The icing on the cake
If there’s one thing that truly represents Bristol, it’s a hot air balloon rising over the Clifton Suspension Bridge (22). The sight of these colourful spheres drifting across the sky is a sure sign that summer is on its way, getting locals excited about the annual Bristol Balloon Fiesta, held every August at Ashton Court (23). Bristol Balloons (01179 471 030; bristolballoons.co.uk) was one of the first companies to be awarded a British Civil Aviation Authority Certificate for passenger flying in 1978, and today offers both group and exclusive flights. Treat yourself to a champagne flight and raise a glass to an unforgettable Bristol visit as you see it from above in all its glory. Flights last for around an hour and cost from £125 for group flights; the meeting point is Ashton Court.
Bristol is serviced by two railway stations, Bristol Temple Meads (24), which is more central, and Bristol Parkway (25). Travel from London, Wales and the South with GWR or from further north with Crosscountry. National Express coaches finish up at the central coach station (26) in the city centre between Stokes Croft and Broadmead, and Megabus goes to Colston Street (27) in the Old City. There is ample parking throughout Bristol for drivers, though it’s not cheap and you will need to be aware of residents-only parking areas, not to mention the many 20mph zones.

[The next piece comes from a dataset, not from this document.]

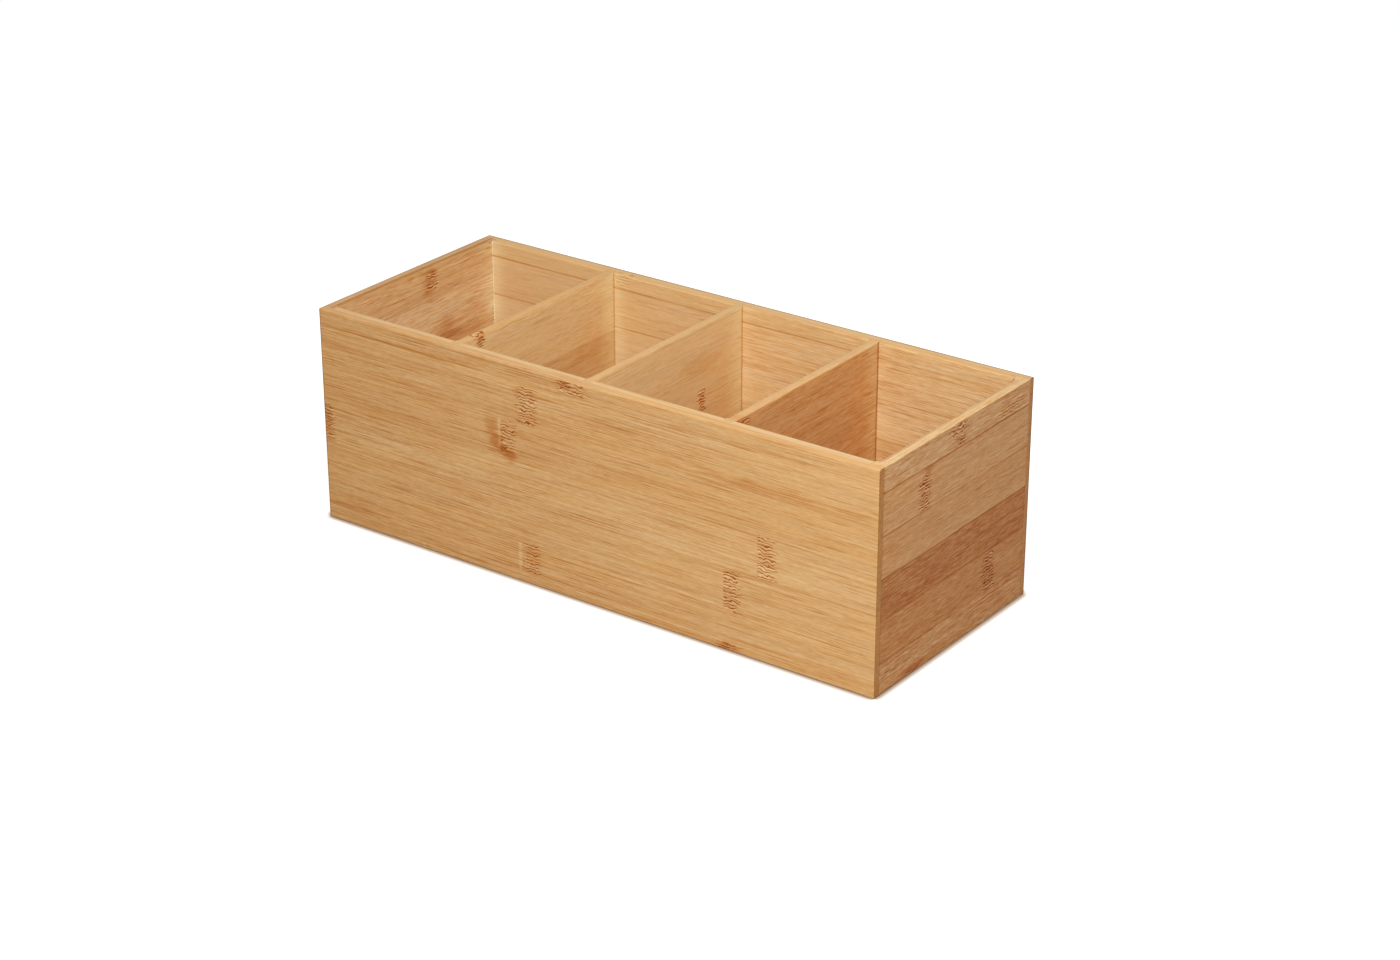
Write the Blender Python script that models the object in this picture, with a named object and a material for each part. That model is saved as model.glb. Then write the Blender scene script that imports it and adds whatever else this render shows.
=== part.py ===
"""Bamboo organizer box: an open box of glued boards with four equal compartments in a row.

The front and back boards run the whole length. The end boards stand in rabbets in them, the
dividers stand in dados, and the bottom board lies in a groove round all four walls.
Metres, +Z up. The origin is on the table under the middle of the box, the length runs along X
and the front faces -Y.
"""

from math import radians

import bmesh
import bpy
from mathutils import Color, Vector

# Outside of the box
BOX_LENGTH = 0.350
BOX_DEPTH = 0.140
BOX_HEIGHT = 0.120

# Boards
WALL_THICKNESS = 0.0075
DIVIDER_THICKNESS = 0.005
BOTTOM_THICKNESS = 0.005
BOTTOM_RAISE = 0.004
DIVIDER_NAMES = ("left_divider", "middle_divider", "right_divider")

# Depth of each joint, as a share of the wall that it is cut into
RABBET_SHARE = 0.5
DADO_SHARE = 0.45
GROOVE_SHARE = 0.4

# Glue gap round each joint
FIT_GAP = 0.0003

# Sanded edges: the inner top edge of the end boards is rounded over for the fingers
EDGE_RADIUS = 0.0008
EDGE_SEGMENTS = 3
END_RIM_RADIUS = 0.004
END_RIM_SEGMENTS = 6
SMOOTH_BELOW = radians(32)

# How far a cut runs past the face that it opens
CUT_OVERRUN = 0.002

# Bamboo tones in sRGB, board by board
BOARD_TONES = {
    "front_panel": (0.80, 0.61, 0.39),
    "back_panel": (0.84, 0.66, 0.45),
    "left_end_panel": (0.78, 0.58, 0.38),
    "right_end_panel": (0.73, 0.53, 0.35),
    "left_divider": (0.81, 0.63, 0.42),
    "middle_divider": (0.81, 0.63, 0.43),
    "right_divider": (0.75, 0.53, 0.33),
    "bottom_panel": (0.80, 0.61, 0.40),
}
BAMBOO_ROUGHNESS = 0.45

# Half sizes, the planes of the inner faces, and the joints
HALF_LENGTH = BOX_LENGTH / 2
HALF_DEPTH = BOX_DEPTH / 2
INNER_X = HALF_LENGTH - WALL_THICKNESS
INNER_Y = HALF_DEPTH - WALL_THICKNESS
RABBET_Y = INNER_Y + WALL_THICKNESS * RABBET_SHARE
DADO_Y = INNER_Y + WALL_THICKNESS * DADO_SHARE
GROOVE_DEPTH = WALL_THICKNESS * GROOVE_SHARE
BOTTOM_TOP = BOTTOM_RAISE + BOTTOM_THICKNESS


def clear_scene():
    for old in list(bpy.data.objects):
        bpy.data.objects.remove(old, do_unlink=True)


def new_collection(name):
    collection = bpy.data.collections.new(name)
    bpy.context.scene.collection.children.link(collection)
    return collection


def new_bamboo(name, tone):
    """Oiled bamboo in one tone. The tone is sRGB."""
    material = bpy.data.materials.new(name)
    material.use_nodes = True
    surface = material.node_tree.nodes["Principled BSDF"]
    linear = Color(tone).from_srgb_to_scene_linear()
    surface.inputs["Base Color"].default_value = (*linear, 1)
    surface.inputs["Roughness"].default_value = BAMBOO_ROUGHNESS
    surface.inputs["Metallic"].default_value = 0
    return material


def new_box(name, low, high, collection, round_off=None):
    """A box between two corners, with its origin in its middle. round_off may round edges of its mesh."""
    low = Vector(low)
    high = Vector(high)
    shape = bmesh.new()
    bmesh.ops.create_cube(shape, size=1)
    bmesh.ops.scale(shape, vec=high - low, verts=shape.verts)
    if round_off:
        round_off(shape)
    mesh = bpy.data.meshes.new(name)
    shape.to_mesh(mesh)
    shape.free()
    box = bpy.data.objects.new(name, mesh)
    box.location = (low + high) / 2
    collection.objects.link(box)
    return box


def new_board(name, low, high, parts, root, round_off=None):
    board = new_box(name, low, high, parts, round_off)
    board.parent = root
    board.data.materials.append(new_bamboo(name + "_bamboo", BOARD_TONES[name]))
    board.data.shade_smooth()
    board.data.set_sharp_from_angle(angle=SMOOTH_BELOW)
    return board


def new_cutter(name, low, high, cutters):
    cutter = new_box(name, low, high, cutters)
    cutter.hide_render = True
    cutter.display_type = "WIRE"
    return cutter


def cut(board, cutter):
    boolean = board.modifiers.new(cutter.name, "BOOLEAN")
    boolean.operation = "DIFFERENCE"
    boolean.solver = "EXACT"
    boolean.object = cutter


def bevel(shape, edges, radius, segments):
    bmesh.ops.bevel(
        shape,
        geom=edges,
        offset=radius,
        segments=segments,
        profile=0.5,
        affect="EDGES",
        clamp_overlap=True,
    )


def edges_along_y(shape, picked):
    """The edges along Y whose middle passes the test."""
    found = []
    for edge in shape.edges:
        start, end = (vertex.co for vertex in edge.verts)
        middle = (start + end) / 2
        if middle.y == 0 and picked(middle):
            found.append(edge)
    return found


def round_whole_board(shape):
    bevel(shape, list(shape.edges), EDGE_RADIUS, EDGE_SEGMENTS)


def round_divider_rim(shape):
    bevel(shape, edges_along_y(shape, lambda middle: middle.z > 0), EDGE_RADIUS, EDGE_SEGMENTS)


def round_end_board(side):
    """side is 1 for the right end board and -1 for the left one."""

    def round_off(shape):
        def on_inner_rim(middle):
            return middle.x * side < 0 < middle.z

        inner_rim = edges_along_y(shape, on_inner_rim)
        others = edges_along_y(shape, lambda middle: not on_inner_rim(middle))
        bevel(shape, others, EDGE_RADIUS, EDGE_SEGMENTS)
        bevel(shape, [edge for edge in inner_rim if edge.is_valid], END_RIM_RADIUS, END_RIM_SEGMENTS)

    return round_off


def divider_centres():
    """Middle of each divider along X, with compartments of equal width between the end boards."""
    count = len(DIVIDER_NAMES)
    clear_width = (2 * INNER_X - count * DIVIDER_THICKNESS) / (count + 1)
    pitch = clear_width + DIVIDER_THICKNESS
    return [(index - (count - 1) / 2) * pitch for index in range(count)]


def add_end_boards(parts, root, cutters):
    """The end boards, and the rabbets that the long boards need for them."""
    boards = []
    rabbets = []
    for name, side in (("left_end_panel", -1), ("right_end_panel", 1)):
        near, far = sorted((side * INNER_X, side * HALF_LENGTH))
        low = (near, FIT_GAP - RABBET_Y, 0)
        high = (far, RABBET_Y - FIT_GAP, BOX_HEIGHT)
        boards.append(new_board(name, low, high, parts, root, round_end_board(side)))
        near, far = sorted((side * (INNER_X - FIT_GAP), side * (HALF_LENGTH + CUT_OVERRUN)))
        low = (near, -RABBET_Y, -CUT_OVERRUN)
        high = (far, RABBET_Y, BOX_HEIGHT + CUT_OVERRUN)
        rabbets.append(new_cutter(name + "_rabbet", low, high, cutters))
    return boards, rabbets


def add_dividers(parts, root, cutters):
    """The dividers, and the dados that the long boards need for them."""
    dados = []
    for name, centre in zip(DIVIDER_NAMES, divider_centres()):
        half = DIVIDER_THICKNESS / 2
        low = (centre - half, FIT_GAP - DADO_Y, BOTTOM_TOP + FIT_GAP)
        high = (centre + half, DADO_Y - FIT_GAP, BOX_HEIGHT)
        new_board(name, low, high, parts, root, round_divider_rim)
        low = (centre - half - FIT_GAP, -DADO_Y, BOTTOM_TOP)
        high = (centre + half + FIT_GAP, DADO_Y, BOX_HEIGHT + CUT_OVERRUN)
        dados.append(new_cutter(name + "_dado", low, high, cutters))
    return dados


def add_bottom(parts, root, cutters):
    """The bottom board, and its grooves: one through the long boards and one through the end boards."""
    reach_x = INNER_X + GROOVE_DEPTH
    reach_y = INNER_Y + GROOVE_DEPTH
    low = (FIT_GAP - reach_x, FIT_GAP - reach_y, BOTTOM_RAISE)
    high = (reach_x - FIT_GAP, reach_y - FIT_GAP, BOTTOM_TOP)
    new_board("bottom_panel", low, high, parts, root)
    groove_low = BOTTOM_RAISE - FIT_GAP
    groove_high = BOTTOM_TOP + FIT_GAP
    past_x = HALF_LENGTH + CUT_OVERRUN
    past_y = HALF_DEPTH + CUT_OVERRUN
    long_groove = new_cutter(
        "long_board_groove", (-past_x, -reach_y, groove_low), (past_x, reach_y, groove_high), cutters
    )
    end_groove = new_cutter(
        "end_board_groove", (-reach_x, -past_y, groove_low), (reach_x, past_y, groove_high), cutters
    )
    return long_groove, end_groove


def add_long_boards(parts, root):
    boards = []
    for name, side in (("front_panel", -1), ("back_panel", 1)):
        near, far = sorted((side * INNER_Y, side * HALF_DEPTH))
        low = (-HALF_LENGTH, near, 0)
        high = (HALF_LENGTH, far, BOX_HEIGHT)
        boards.append(new_board(name, low, high, parts, root, round_whole_board))
    return boards


def build_box():
    parts = new_collection("bamboo_organizer_box")
    cutters = new_collection("cutters")
    root = bpy.data.objects.new("bamboo_organizer_box", None)
    parts.objects.link(root)
    long_boards = add_long_boards(parts, root)
    end_boards, rabbets = add_end_boards(parts, root, cutters)
    dados = add_dividers(parts, root, cutters)
    long_groove, end_groove = add_bottom(parts, root, cutters)
    for board in long_boards:
        for cutter in (*rabbets, *dados, long_groove):
            cut(board, cutter)
    for board in end_boards:
        cut(board, end_groove)


clear_scene()
build_box()
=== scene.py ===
"""Looks of the bamboo organizer box: eight boards with eased edges and tight glued joints, in
procedural bamboo with its strips, fibres and knuckles, on a pale floor in soft studio light.
Metres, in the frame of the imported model: the length runs along X, the front faces -Y, +Z up.
"""

import math
from typing import NamedTuple

import bmesh
import bpy
from mathutils import Color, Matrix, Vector


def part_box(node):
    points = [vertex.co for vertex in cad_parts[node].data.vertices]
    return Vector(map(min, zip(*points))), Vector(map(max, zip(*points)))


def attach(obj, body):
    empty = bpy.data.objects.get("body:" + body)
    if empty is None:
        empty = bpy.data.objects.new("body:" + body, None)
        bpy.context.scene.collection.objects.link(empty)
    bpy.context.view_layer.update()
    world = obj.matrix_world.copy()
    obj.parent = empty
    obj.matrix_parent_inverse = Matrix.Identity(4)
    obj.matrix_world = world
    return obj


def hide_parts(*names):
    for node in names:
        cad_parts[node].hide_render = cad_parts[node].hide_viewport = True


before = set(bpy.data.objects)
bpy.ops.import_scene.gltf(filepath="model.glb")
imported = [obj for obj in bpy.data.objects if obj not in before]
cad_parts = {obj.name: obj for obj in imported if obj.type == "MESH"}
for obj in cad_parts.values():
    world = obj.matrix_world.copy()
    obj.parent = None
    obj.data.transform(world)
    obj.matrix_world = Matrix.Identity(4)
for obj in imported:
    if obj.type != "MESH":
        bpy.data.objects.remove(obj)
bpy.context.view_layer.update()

# Camera: the photograph's viewing angle, lens and framing
CAMERA_AZIMUTH = math.radians(36.14)
CAMERA_ELEVATION = math.radians(24.48)
CAMERA_DISTANCE = 1.567
CAMERA_TARGET = Vector((0.021, 0, 0.048))
CAMERA_LENS = 78.16
CAMERA_SENSOR = 36

# Light: one big soft lamp above the front right corner, and an even surround that looks white
KEY_PLACE = Vector((0.57, -0.68, 1.00))
KEY_AIM = Vector((0.02, 0, 0.06))
KEY_SIZE = 0.85
KEY_POWER = 17.0
SURROUND_STRENGTH = 0.42

# Floor: its tone where it only sends light to the box, and its tone and glow where it is seen
FLOOR_SIZE = 8
FLOOR_TONE = (0.55, 0.55, 0.55, 1)
FLOOR_SEEN_TONE = (0.92, 0.92, 0.92, 1)
FLOOR_GLOW = 0.50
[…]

Located at the top of Gloucester Road, about 2 miles from the city centre, Norfolk Guest House (28) (01179 513 191; norfolkguesthouse.co.uk) has been run by the same Bristolian family for the last 30 years. Doubles from £70, B&B.
The award-winning Number 38 Clifton (29) (01179 466 905; number38clifton.com) is the closest most of us will get to living in a luxurious townhouse in this swanky area, and makes an ideal base for exploring the West End of the city. Doubles from £125, B&B.
For a country house experience, head towards the outskirts and Berwick Lodge (30) (01179 581 590; berwicklodge.co.uk), owned and run by Sarah Ariken, a born and bred Bristolian. The 19th-century property is set in 18 acres of beautiful parkland with a 2AA Rosette restaurant. Doubles from £155 room only, or £185 B&B (based on two people sharing).